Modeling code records
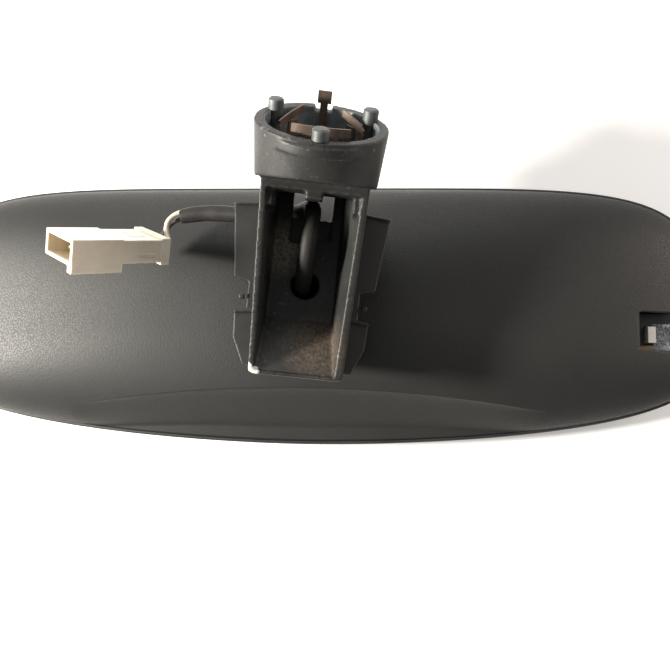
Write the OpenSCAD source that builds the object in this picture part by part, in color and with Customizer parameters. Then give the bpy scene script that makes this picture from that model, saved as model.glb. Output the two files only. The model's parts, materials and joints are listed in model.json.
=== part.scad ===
// Interior rearview mirror: self-dimming mirror head on a cast arm with a
// twist-lock ring mount. +Z is up in the car, the glass faces -Y and the
// windscreen side is +Y. The origin is the centre of the mount ring's rim.

/* [Mirror head] */
// Width of the mirror head
head_w = 240; // [225:5:250]
// Height of the outline above its widest line
head_top = 50; // [48:1:52]
// Depth of the outline below its widest line
head_bottom = 30; // [28:1:32]
// Depth of the head from the bezel's front to the crown of its back
head_depth = 25; // [24.5:0.5:26]
// Depth of the bezel
bezel_depth = 8.6; // [8:0.2:9]
// Wall thickness of the rear housing
shell_wall = 2.2; // [1.8:0.2:2.4]
// Depth of the finger grip along the lower edge
grip_depth = 6; // [4:0.5:7]

/* [Arm] */
// Turn of the arm about the vertical at rest
arm_pan = 6; // [5:0.5:7]
// Lean of the arm to the side at rest
arm_roll = 5; // [4:0.5:6]
// Half the width of the channel at its rim
rim_half_w = 13.6; // [13.2:0.2:14]
// Thickness of the channel's walls
channel_wall = 1.7; // [1.5:0.1:1.9]
// Distance from the mount's centre down to the channel's lower end
channel_end = 62.5; // [60:0.5:64]

/* [Mount ring] */
// Lean of the ring's axis towards the windscreen
ring_lean = 38.3; // [37:0.5:40]
// Outer radius of the ring
ring_r = 16.7; // [16.5:0.1:17]
// Inner radius of the ring
ring_bore_r = 14; // [13.9:0.1:14.1]
// Radius of the three locating studs
stud_r = 2; // [1.8:0.1:2.1]
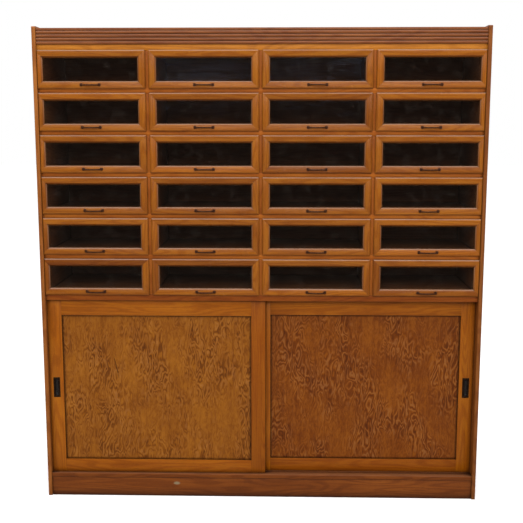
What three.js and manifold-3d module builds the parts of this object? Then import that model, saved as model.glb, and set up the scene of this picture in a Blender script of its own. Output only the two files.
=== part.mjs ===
// A glazed haberdashery cabinet in oak: six rows of four glass-fronted drawers over a cupboard
// with two sliding doors.
// Millimetres, +Z up, front towards -Y, origin on the floor under the middle of the cabinet and its pulls.
import * as THREE from "three";
import { mergeVertices } from "three/addons/utils/BufferGeometryUtils.js";
import Module from "manifold-3d";

const wasm = await Module();
wasm.setup();

// Counts
const rows = 6;
const columns = 4;
const reeds = 4;

// Drawer fronts and the strips of carcass seen between them
const frontWidth = 458.8; // of the two inner columns
const frontHeight = 158.3;
const frontThickness = 18;
const frontStand = 10; // thickness of the lip of a front, which stands in front of the carcass
const columnGap = 15;
const rowGap = 17;
const frontLip = 2.5; // how far a front covers the carcass edge around its bay
const frontSideGap = 0.8; // between an outer front and the side panel
const outerTrim = 7.9; // by which an outer front is narrower, all of it on its outer stile

// Carcass boards
const sideThickness = 17;
const sideDepth = 490;
const sideAboveCornice = 7;
const sideNoseRadius = 8;
const backThickness = 6;
const backRebate = 8;
const housingDepth = 6;
const topThickness = 24.5;
const topTongue = 15; // lower part of the top board's thickness, which alone enters the side panels
const deckThickness = 27;
const floorThickness = 19;

// Base and cupboard
const plinthHeight = 86;
const plinthThickness = 20;
const plinthSetback = 3; // behind the sill
const sillProud = 7; // of the sill in front of the carcass boards, nearly to the edges of the side panels
const doorOpening = 784;

// Reeded cornice
const reedPitch = 14.2;
const reedBulge = 5;
const corniceFillet = 11; // plain band over the top reed
const corniceThickness = 20;
const corniceProud = 1.5; // in front of the frieze, at the roots of the reeds

// Drawer front frame
const frontMember = 30.5; // width of its members, but for the outer stile of an outer front
const sightBevel = 6;
const frontArris = 5;
const glassThickness = 3;
const glassSetback = 9; // from the face of the frame to the glass
const glassEntry = 6; // of the glass into its groove

// Drawer box
const boxWall = 11;
const boxLength = 440;
const boxHeight = 138;
const boxBackDrop = 8; // the back is lower than the sides
const boxHousing = 6; // of the sides and bottom into the front
const bottomThickness = 5;
const bottomRaise = 6;
const bottomEntry = 5;

// Bow pull of a drawer
const bowHalfSpan = 38; // from the middle to the middle of a foot
const bowReach = 20;
const bowStrap = 4;
const bowStrapHeight = 6;
const bowFall = Math.PI / 36; // angle at which the strap leaves its feet, forwards and down
const bowSquareness = 2.6; // exponent of the strap's curve, in which 2 is an ellipse
const bowSteps = 16; // straight pieces in the curve
const bowFootLength = 11;
const bowFootHeight = 12;
const bowFootThickness = 2.5;
const bowFootCentre = 16.5; // above the lower edge of the front
const bowPost = 3; // of each foot into the rail

// Sliding doors
const doorThickness = 22;
const doorOverlap = 39;
const doorStile = 61;
const doorTopRail = 78;
const doorBottomRail = 62;
const doorPanelThickness = 6;
const doorPanelSetback = 8;
const doorPanelEntry = 8;
const trackLip = 14; // of the deck, in front of its first track
const trackBead = 8;
const floorTrackDepth = 5;
const deckTrackDepth = 14;
const doorTopEntry = 8;
const doorEndGap = 0.5;

// Flush pull of a door
const flushHeight = 90;
const flushWidth = 29;
const flushPlate = 1.5;
const flushCupHeight = 74;
const flushCupWidth = 20;
const flushCupDepth = 11;
const flushWall = 1.5;
const flushCentreHeight = 393; // above the door's lower edge

// Clearances
const fitGap = 0.3; // glued, housed and pinned joints
const frontSeat = 0.5; // from the lip of a closed front to the carcass
const runGap = 1.25; // on each side of a drawer in its bay, and over its front
const trackGap = 0.5; // on each face of a door in its track
const overrun = 1; // of a cut past the face that it opens, and of a joined piece into its neighbour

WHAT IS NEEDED
Go back over the listing above and copy exactly the lines that begin at the line with "What three.js and" and stop after the line with "const reeds = 4;"; leave out every other line.

CORRECT RESULT
What three.js and manifold-3d module builds the parts of this object? Then import that model, saved as model.glb, and set up the scene of this picture in a Blender script of its own. Output only the two files.
=== part.mjs ===
// A glazed haberdashery cabinet in oak: six rows of four glass-fronted drawers over a cupboard
// with two sliding doors.
// Millimetres, +Z up, front towards -Y, origin on the floor under the middle of the cabinet and its pulls.
import * as THREE from "three";
import { mergeVertices } from "three/addons/utils/BufferGeometryUtils.js";
import Module from "manifold-3d";

const wasm = await Module();
wasm.setup();

// Counts
const rows = 6;
const columns = 4;
const reeds = 4;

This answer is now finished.